> [Material for this task]
────────────────────────────────────────

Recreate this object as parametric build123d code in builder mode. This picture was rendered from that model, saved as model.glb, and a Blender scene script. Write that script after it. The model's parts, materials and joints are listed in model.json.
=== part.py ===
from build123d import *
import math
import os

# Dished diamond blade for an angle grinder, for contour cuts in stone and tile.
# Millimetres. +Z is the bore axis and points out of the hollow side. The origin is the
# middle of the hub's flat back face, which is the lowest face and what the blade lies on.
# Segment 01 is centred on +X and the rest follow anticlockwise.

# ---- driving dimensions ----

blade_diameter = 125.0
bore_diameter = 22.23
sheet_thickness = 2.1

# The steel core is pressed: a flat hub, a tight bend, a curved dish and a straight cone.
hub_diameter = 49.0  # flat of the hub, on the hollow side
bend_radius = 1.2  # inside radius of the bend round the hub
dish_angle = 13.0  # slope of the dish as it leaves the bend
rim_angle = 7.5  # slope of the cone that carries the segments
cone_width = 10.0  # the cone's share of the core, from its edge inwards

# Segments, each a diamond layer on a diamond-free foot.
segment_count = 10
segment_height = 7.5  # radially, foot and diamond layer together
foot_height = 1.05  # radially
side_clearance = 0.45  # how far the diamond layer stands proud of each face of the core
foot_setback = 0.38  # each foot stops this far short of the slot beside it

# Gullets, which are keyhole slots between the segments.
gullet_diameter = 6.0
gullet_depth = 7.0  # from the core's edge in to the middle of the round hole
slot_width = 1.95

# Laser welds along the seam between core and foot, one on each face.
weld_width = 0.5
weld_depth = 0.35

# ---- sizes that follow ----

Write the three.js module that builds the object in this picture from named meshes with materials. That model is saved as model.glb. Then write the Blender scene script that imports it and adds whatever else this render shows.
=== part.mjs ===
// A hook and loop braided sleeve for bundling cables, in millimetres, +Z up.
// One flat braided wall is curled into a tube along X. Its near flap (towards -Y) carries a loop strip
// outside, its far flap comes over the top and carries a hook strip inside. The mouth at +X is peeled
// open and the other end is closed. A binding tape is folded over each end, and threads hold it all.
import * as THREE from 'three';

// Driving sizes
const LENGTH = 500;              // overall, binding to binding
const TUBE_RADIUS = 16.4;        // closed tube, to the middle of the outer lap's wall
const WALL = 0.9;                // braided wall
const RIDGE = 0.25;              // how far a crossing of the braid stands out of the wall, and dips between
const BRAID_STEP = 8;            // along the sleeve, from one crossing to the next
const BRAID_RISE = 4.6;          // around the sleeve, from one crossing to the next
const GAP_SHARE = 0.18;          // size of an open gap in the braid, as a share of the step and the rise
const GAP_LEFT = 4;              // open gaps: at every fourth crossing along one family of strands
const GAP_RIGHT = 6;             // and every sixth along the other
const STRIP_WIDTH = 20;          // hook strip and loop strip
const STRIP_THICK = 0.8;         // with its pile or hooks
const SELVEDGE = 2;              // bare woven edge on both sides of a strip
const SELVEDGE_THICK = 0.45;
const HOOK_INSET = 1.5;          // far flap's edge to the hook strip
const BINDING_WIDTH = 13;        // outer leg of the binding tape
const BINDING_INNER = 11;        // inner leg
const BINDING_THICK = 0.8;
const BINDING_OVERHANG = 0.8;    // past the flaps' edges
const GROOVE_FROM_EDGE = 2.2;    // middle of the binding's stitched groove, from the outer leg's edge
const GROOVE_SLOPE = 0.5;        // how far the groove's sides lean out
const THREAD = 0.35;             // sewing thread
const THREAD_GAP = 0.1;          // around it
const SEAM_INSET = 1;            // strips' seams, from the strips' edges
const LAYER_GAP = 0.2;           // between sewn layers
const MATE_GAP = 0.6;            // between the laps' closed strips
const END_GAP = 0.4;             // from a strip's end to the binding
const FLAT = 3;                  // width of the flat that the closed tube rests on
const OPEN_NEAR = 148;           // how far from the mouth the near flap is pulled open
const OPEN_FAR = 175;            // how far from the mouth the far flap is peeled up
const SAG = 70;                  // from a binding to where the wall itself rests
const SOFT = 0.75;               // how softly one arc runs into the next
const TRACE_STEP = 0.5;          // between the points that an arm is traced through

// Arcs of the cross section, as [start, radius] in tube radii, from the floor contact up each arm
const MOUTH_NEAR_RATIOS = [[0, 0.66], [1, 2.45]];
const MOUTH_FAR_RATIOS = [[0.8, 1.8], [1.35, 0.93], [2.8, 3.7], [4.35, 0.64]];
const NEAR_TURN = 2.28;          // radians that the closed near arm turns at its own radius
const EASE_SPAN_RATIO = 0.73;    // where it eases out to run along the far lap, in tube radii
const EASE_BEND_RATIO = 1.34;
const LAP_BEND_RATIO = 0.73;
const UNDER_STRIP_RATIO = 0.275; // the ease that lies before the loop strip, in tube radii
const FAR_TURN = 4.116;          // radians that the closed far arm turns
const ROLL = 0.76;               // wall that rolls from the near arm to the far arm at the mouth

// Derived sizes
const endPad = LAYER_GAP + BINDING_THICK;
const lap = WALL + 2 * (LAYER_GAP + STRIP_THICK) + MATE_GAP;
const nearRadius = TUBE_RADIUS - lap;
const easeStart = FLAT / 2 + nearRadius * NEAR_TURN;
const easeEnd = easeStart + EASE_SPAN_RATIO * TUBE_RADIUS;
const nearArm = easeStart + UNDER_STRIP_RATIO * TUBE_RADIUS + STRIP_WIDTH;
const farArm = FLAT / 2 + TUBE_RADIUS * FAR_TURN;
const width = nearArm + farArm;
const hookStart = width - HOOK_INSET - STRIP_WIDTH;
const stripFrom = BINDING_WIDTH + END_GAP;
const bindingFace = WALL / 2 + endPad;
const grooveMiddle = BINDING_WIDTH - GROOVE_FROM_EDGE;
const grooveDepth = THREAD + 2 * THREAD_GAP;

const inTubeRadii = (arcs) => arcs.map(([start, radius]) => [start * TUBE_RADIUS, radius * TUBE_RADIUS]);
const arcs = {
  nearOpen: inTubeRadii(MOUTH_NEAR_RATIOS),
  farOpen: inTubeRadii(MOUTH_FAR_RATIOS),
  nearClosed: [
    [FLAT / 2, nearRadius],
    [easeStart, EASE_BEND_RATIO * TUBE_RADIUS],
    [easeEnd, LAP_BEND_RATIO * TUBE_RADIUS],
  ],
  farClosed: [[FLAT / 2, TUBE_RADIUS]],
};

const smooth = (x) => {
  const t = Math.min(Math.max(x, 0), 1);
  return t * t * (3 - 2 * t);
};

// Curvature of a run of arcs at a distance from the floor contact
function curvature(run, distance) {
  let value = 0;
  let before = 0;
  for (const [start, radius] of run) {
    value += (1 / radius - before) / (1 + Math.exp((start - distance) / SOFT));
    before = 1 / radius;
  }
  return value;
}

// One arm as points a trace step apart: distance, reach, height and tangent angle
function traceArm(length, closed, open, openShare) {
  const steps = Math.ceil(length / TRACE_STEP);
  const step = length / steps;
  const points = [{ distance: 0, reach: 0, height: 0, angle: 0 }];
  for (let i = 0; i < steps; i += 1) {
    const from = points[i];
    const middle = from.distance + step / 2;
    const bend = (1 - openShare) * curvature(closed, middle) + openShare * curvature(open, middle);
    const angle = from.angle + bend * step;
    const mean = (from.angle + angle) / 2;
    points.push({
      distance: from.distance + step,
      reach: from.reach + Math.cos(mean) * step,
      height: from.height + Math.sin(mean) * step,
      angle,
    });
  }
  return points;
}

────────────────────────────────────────

Reproduce the records above exactly, from the first line through the line containing "sheet_thickness = 2.1", and output nothing else.

Recreate this object as parametric build123d code in builder mode. This picture was rendered from that model, saved as model.glb, and a Blender scene script. Write that script after it. The model's parts, materials and joints are listed in model.json.
=== part.py ===
from build123d import *
import math
import os

# Dished diamond blade for an angle grinder, for contour cuts in stone and tile.
# Millimetres. +Z is the bore axis and points out of the hollow side. The origin is the
# middle of the hub's flat back face, which is the lowest face and what the blade lies on.
# Segment 01 is centred on +X and the rest follow anticlockwise.

# ---- driving dimensions ----

blade_diameter = 125.0
bore_diameter = 22.23
sheet_thickness = 2.1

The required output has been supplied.